La réforme du lycée risque d’accroître les inégalités territoriales

Promesse de campagne présidentielle, "le dédoublement des classes de CP et CE1 situées en zone d’éducation prioritaire a commencé à la rentrée 2017 et se fait de manière progressive", estime Annick Billon, chargée de présenter cette partie du rapport. "100% des classes de CP et de CE1 en éducation prioritaire sont désormais dédoublées mais le dédoublement des classes de grande section sera achevé au plus tôt à la rentrée 2023" et "l'on constate une baisse nette des effectifs moyens en grande section dès cette année", note le rapport. "Le budget conséquent n’a pas permis une inversion franche des difficultés scolaires rencontrées par les élèves de REP et REP +", peut-on lire dans le bilan.

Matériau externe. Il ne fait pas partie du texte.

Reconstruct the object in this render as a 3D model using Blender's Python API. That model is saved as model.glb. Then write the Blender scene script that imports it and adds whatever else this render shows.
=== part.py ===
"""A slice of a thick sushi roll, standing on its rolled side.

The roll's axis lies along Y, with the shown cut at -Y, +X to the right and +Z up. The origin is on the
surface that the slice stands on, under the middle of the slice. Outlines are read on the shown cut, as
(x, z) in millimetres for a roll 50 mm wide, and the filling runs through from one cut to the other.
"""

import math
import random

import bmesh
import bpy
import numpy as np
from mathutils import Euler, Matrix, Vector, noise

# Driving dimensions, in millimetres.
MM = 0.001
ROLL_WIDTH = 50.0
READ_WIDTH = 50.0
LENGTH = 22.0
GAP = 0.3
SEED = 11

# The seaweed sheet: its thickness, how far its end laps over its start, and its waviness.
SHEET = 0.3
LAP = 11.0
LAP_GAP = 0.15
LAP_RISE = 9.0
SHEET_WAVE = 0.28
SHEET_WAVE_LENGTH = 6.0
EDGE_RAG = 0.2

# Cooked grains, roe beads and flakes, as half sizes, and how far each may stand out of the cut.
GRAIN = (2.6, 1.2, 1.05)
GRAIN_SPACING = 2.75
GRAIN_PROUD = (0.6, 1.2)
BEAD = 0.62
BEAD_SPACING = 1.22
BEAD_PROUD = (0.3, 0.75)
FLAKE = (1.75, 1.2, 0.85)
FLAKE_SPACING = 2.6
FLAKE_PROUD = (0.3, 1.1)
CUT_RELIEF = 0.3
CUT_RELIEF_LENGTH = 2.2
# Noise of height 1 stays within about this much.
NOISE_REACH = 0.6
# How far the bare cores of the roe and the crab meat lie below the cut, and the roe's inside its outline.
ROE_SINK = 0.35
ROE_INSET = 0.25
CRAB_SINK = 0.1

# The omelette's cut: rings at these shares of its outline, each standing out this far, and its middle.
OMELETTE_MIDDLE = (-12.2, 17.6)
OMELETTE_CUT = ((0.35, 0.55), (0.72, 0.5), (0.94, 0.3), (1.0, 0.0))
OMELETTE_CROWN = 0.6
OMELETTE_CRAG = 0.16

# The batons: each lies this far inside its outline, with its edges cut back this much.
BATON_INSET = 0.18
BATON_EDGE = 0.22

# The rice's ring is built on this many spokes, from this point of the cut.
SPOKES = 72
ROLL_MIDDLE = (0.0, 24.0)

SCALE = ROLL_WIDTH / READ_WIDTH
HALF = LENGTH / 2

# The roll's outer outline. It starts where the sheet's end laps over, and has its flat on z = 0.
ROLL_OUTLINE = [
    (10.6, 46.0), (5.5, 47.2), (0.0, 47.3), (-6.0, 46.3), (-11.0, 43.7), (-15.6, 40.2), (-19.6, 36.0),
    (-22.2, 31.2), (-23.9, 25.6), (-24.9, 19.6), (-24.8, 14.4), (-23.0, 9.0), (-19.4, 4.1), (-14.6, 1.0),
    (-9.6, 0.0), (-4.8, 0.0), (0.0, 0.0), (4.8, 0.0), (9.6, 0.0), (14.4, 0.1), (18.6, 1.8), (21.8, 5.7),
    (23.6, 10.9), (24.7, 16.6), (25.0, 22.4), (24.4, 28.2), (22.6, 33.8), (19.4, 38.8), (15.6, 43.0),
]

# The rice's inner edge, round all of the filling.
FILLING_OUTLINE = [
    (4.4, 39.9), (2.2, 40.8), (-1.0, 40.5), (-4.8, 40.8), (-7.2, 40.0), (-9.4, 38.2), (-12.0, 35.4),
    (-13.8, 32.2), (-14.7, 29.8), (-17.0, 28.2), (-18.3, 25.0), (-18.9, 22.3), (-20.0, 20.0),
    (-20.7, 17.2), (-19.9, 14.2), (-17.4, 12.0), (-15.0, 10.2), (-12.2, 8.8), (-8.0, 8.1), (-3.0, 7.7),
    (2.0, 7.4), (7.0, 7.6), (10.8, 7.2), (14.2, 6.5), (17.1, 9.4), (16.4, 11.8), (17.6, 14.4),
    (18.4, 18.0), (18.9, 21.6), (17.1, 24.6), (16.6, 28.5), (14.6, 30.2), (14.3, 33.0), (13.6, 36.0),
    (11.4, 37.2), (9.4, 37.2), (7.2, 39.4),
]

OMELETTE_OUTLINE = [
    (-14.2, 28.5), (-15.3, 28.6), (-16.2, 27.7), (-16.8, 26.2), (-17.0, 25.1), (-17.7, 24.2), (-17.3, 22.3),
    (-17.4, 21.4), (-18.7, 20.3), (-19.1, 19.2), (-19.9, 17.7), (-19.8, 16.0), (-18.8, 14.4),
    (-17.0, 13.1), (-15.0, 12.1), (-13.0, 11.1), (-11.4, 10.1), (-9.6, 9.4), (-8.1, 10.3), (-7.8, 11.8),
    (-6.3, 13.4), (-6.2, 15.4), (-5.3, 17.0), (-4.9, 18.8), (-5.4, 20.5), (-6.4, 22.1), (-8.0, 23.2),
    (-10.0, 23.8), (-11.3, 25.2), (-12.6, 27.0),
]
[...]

Autre mesure passée au crible des sénateurs : la réforme du lycée, restée selon eux "au milieu du gué". "Faute de dotation horaire globale (DHG) suffisante, dans un contexte de réforme du lycée fortement consommatrice d’heures pour les enseignements de spécialité et les options, de nombreux élèves ne bénéficient pas de leurs 54 heures d’orientation annuelles", déplore Max Brisson. Il signale que "la réforme du lycée risque d’accroître les inégalités territoriales entre les lycées où ces heures peuvent se dérouler et les autres qui, faute de DHG suffisante, ne sont pas en mesure de les organiser". Résultat : "Les lycées de petite taille connaissent des difficultés fortes, non seulement pour programmer des heures d’orientation mais aussi pour proposer suffisamment de spécialités et d’options". Pour contrer ces difficultés, les rapporteurs recommandent de "prévoir une dotation horaire spécifique pour les établissements isolés ou de petite taille, afin de garantir un déploiement équitable de la réforme du lycée".